ENTRIES SHOWN:
........
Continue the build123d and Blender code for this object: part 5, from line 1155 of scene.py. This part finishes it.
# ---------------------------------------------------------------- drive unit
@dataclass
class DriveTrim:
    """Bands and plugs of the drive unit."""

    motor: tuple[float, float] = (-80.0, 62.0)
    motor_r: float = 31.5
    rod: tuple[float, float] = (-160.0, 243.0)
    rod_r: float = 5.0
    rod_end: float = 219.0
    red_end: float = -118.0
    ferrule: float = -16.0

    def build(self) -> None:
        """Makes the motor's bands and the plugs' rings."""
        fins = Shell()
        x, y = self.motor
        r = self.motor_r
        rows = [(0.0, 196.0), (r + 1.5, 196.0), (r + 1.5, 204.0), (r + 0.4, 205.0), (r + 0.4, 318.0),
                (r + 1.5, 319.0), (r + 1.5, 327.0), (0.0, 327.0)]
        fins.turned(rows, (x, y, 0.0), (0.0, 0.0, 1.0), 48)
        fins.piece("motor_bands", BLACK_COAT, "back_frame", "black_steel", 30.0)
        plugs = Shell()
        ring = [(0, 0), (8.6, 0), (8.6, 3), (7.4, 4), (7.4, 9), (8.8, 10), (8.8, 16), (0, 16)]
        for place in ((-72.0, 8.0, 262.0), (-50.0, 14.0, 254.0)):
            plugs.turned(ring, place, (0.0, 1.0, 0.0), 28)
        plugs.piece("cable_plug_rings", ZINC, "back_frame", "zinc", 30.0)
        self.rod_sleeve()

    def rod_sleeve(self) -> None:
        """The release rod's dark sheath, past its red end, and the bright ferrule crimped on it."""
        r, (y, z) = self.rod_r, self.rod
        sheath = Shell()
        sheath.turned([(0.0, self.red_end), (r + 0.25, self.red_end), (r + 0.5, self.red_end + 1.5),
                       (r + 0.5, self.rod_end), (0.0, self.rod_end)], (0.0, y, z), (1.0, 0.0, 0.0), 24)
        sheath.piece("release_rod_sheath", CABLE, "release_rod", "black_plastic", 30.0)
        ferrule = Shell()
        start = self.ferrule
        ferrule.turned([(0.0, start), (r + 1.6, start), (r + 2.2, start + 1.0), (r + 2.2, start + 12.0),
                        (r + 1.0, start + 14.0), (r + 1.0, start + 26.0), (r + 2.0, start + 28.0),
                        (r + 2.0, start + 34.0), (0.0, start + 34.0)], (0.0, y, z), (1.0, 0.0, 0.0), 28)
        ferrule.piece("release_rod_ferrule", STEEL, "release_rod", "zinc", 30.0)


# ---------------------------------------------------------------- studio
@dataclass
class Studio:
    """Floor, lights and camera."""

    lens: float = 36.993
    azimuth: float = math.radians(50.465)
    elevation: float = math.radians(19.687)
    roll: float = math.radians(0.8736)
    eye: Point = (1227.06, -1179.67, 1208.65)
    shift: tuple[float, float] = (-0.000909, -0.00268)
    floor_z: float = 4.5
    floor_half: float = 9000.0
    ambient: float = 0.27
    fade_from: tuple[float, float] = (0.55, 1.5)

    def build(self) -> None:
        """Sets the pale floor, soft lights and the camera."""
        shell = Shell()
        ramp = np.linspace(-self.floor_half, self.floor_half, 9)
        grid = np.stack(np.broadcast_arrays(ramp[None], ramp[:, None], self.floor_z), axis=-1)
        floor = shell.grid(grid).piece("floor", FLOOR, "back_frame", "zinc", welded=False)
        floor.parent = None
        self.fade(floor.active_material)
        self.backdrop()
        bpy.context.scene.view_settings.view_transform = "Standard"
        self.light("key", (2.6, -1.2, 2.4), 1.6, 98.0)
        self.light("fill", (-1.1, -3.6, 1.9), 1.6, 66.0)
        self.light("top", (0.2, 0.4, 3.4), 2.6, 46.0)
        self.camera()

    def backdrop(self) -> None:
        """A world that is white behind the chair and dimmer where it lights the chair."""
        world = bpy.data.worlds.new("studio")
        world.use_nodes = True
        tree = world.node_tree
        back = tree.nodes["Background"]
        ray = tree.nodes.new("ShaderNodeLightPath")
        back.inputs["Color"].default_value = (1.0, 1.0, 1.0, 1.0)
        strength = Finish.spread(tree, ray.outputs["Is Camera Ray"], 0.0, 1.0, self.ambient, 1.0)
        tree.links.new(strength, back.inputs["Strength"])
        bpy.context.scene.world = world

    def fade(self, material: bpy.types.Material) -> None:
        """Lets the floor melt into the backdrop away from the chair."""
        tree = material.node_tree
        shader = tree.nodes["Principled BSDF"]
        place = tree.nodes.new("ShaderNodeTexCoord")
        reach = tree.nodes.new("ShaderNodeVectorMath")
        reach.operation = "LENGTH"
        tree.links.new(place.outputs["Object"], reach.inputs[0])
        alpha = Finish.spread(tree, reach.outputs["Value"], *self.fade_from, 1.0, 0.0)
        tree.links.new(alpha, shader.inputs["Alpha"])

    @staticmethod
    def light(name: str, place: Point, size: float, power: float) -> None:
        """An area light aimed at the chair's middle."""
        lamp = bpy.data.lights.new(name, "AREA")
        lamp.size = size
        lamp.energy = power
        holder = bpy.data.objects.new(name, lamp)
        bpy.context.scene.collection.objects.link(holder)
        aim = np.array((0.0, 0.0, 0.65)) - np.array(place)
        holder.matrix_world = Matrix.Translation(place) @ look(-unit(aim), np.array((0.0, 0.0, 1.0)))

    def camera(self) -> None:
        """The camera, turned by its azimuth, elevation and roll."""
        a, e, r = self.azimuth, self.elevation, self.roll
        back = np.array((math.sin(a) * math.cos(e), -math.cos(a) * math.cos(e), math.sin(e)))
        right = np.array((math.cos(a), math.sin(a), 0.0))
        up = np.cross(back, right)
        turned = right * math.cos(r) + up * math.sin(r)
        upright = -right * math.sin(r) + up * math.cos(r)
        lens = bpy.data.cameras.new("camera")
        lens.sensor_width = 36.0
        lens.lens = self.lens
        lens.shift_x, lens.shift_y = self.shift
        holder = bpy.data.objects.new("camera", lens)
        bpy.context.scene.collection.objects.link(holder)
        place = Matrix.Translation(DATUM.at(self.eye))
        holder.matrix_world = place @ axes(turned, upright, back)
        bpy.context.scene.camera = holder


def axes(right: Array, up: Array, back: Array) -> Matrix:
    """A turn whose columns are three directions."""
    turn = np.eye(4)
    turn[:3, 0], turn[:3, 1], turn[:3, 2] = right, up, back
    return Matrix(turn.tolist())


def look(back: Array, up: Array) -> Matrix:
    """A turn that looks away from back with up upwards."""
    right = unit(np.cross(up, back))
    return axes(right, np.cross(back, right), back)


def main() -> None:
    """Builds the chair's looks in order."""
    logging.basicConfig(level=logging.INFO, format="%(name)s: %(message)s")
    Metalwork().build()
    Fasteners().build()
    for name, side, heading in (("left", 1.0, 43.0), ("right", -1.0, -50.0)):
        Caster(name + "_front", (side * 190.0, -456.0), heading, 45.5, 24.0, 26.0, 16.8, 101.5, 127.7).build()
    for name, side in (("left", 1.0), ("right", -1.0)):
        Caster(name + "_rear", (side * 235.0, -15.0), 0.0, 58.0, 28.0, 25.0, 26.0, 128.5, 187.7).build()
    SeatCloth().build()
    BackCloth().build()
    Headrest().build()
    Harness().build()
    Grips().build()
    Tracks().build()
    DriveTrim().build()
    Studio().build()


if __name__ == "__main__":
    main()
........
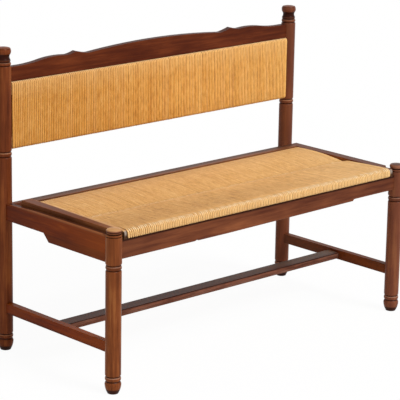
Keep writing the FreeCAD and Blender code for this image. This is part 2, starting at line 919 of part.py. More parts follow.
........
YOUR INSTRUCTIONS: Extract the lines from the line with "Continue the build123d" to the line with "and plugs of", inclusive, reproducing them exactly and leaving out every other line.

TASK OUTPUT:
Continue the build123d and Blender code for this object: part 5, from line 1155 of scene.py. This part finishes it.
# ---------------------------------------------------------------- drive unit
@dataclass
class DriveTrim:
    """Bands and plugs of the drive unit."""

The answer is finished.